Veamos el caso del ex presidente. Las teorías de los funcionarios brasileños contra él están inficionadas de suposiciones. Los brasileños solo “suponen” que hubo ciertas comunicaciones y auxilio económico a un prófugo. ¿Y las pruebas? No se ha presentado una sola que tenga relevancia. Las hipótesis se basan en una antigua relación de amistad, no en pruebas concretas que involucren al ex mandatario paraguayo. El propio fiscal Stanley Valeriano dejó en evidencia este extremo en la entrevista dominical concedida a este medio. Todo ello deja entrever una motivación política tras la requisitoria: ansias de protagonismo de algunos magistrados, o bien alguna estructura más compleja para generar o desviar la atención.

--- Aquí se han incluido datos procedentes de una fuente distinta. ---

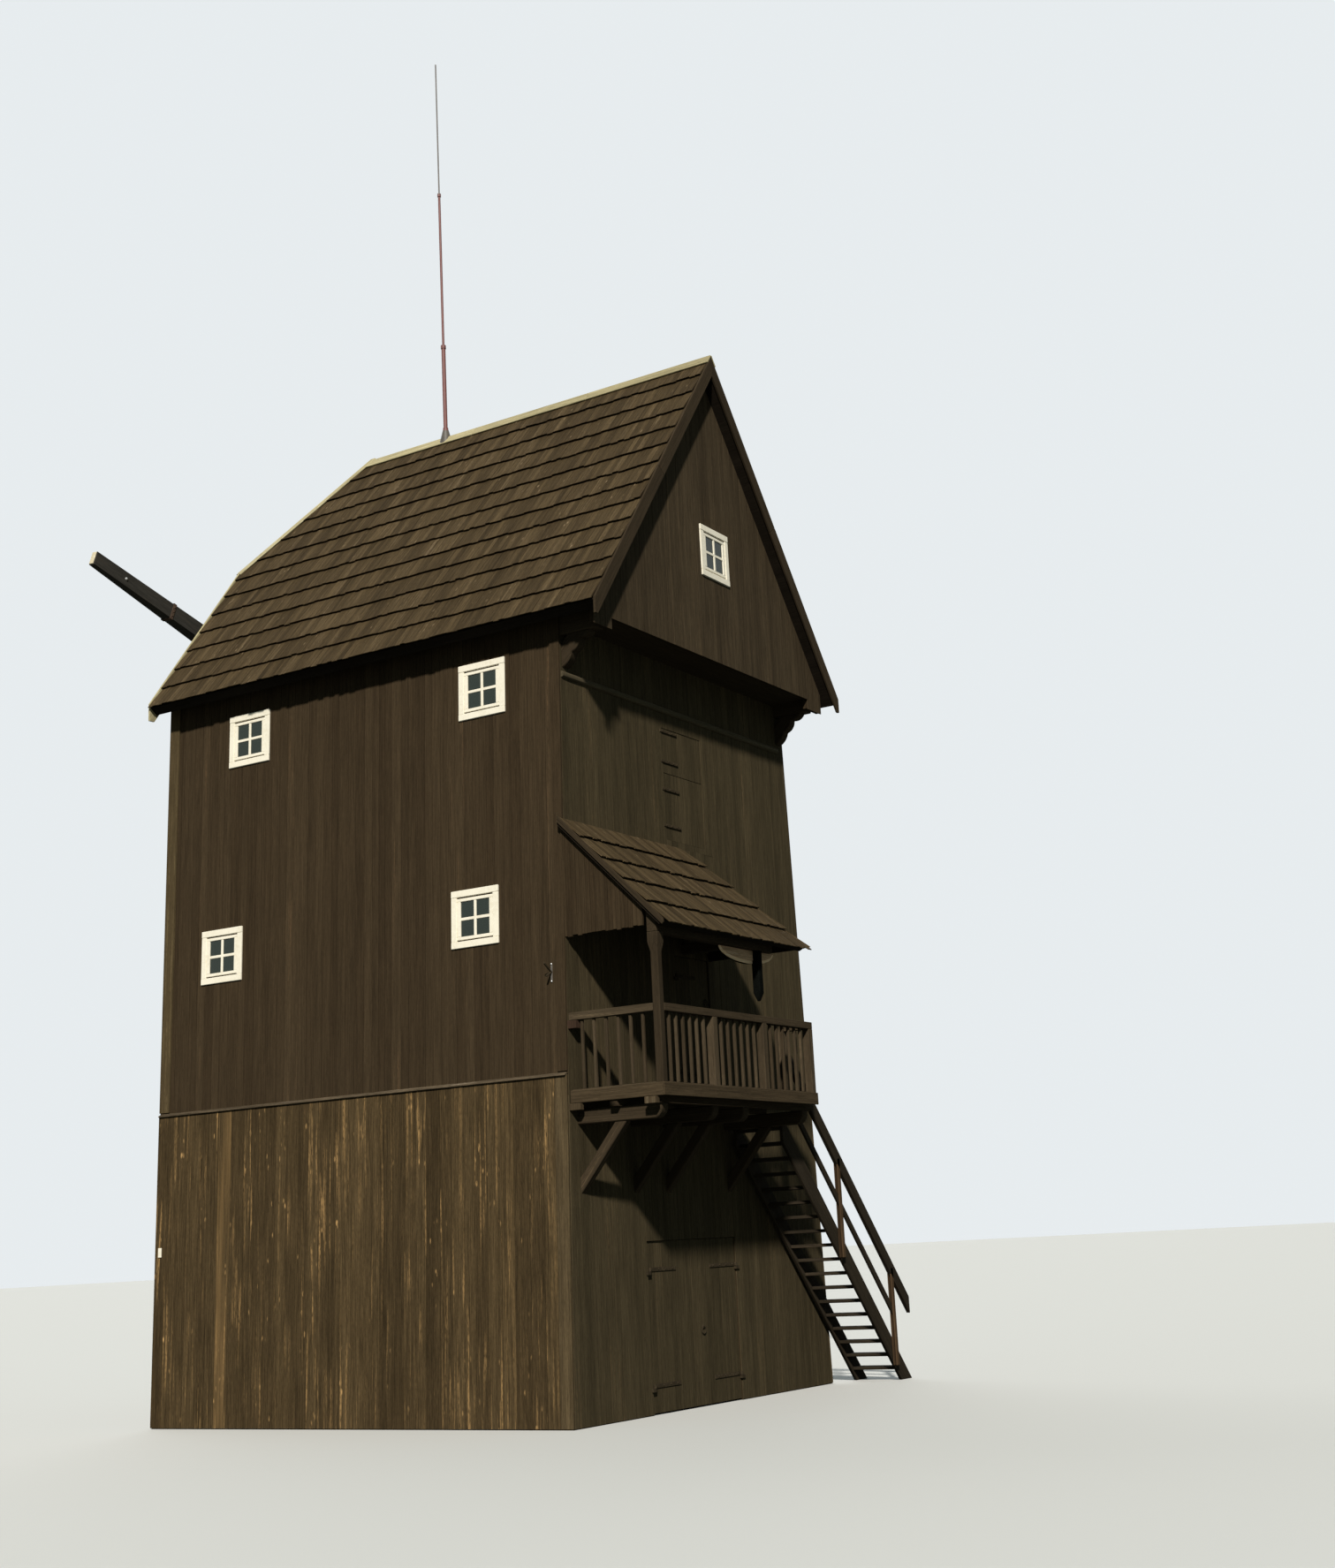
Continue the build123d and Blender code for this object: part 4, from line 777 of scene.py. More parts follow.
# %% Tail gable
gable_low, gable_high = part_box("rear_gable_wall")
gable_window_x = 0.07
gable_window_z = attic_z + 1.35
tab_edge = gable_high.x - 0.36
gable_overlap = 0.015
hole = around(gable_window_x, gable_window_z, casing_lap)
fixed = (-tab_edge, tab_edge, *hole[:2])
joints = board_joints(gable_low.x, gable_high.x, narrow_board, fixed, random.Random(7))
middle = [place for place in joints if -tab_edge <= place <= tab_edge]
left_tab = [place for place in joints if place <= -tab_edge]
right_tab = [place for place in joints if place >= tab_edge]
bars = wall_boards(middle, attic_z - gable_overlap, ridge_z, [hole])
bars += wall_boards(left_tab, gable_low.z - gable_overlap, ridge_z)
bars += wall_boards(right_tab, gable_low.z - gable_overlap, ridge_z)
gable_place = facing((0, gable_low.y, 0), (0, -1, 0))
gable = lay(board_block, bars, "tail_gable_boards", gable_wood, gable_place, 43, lift=board_lift)
saw_both_sides(gable, (0, 0, under_roof(0)), roof_outward(1))
finish_piece(gable, "mill", "dark_boards")

# %% Sail gable
sail_gable_low, sail_gable_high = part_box("front_gable_wall")
sail_gable_drop = 0.03
shaft_opening = 0.27
shaft_z = 9.5
hip_rise = 1.65
hip_run = 1.24
hip_slope = math.atan(hip_rise / hip_run)
hip_normal = Vector((0, math.sin(hip_slope), math.cos(hip_slope)))
ridge_end = Vector((0, hip_eave_y - hip_run, ridge_z))
hole = around(0, shaft_z, shaft_opening)
joints = board_joints(sail_gable_low.x, sail_gable_high.x, narrow_board, hole[:2], random.Random(8))
bars = wall_boards(joints, attic_z - sail_gable_drop, ridge_z, [hole], stand=2 * board_stand)
front_gable = lay(board_block, bars, "sail_gable_boards", dark_wood, sail_place, 44, lift=board_lift)
saw_both_sides(front_gable, (0, 0, under_roof(0)), roof_outward(1))
saw(front_gable, ridge_end - hip_normal * roof_thickness, hip_normal)
finish_piece(front_gable, "mill", "dark_boards")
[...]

Toda orden judicial debe fundarse en derecho. Ni qué decir una que los brasileños pretenden ejecutar extraterritorialmente contra un ex presidente de nuestro país. Lo contrario es un acto de imperialismo al viejo estilo y condenado expresamente, por razones históricas, en el Artículo 143 de nuestra Constitución, pues sí que hemos padecido imperialismos los paraguayos.

Para instalar el Estado de Derecho en Paraguay ante propios y extraños, debemos comenzar por anteponer lo jurídico a lo político cuando se trata de cuestiones judiciales. Si todo lo politizamos y se desecha el análisis jurídico o probatorio en función de un objetivo circunstancial, se fija un mal precedente que queda y esfuma las garantías para todos, no solo para el afectado de hoy.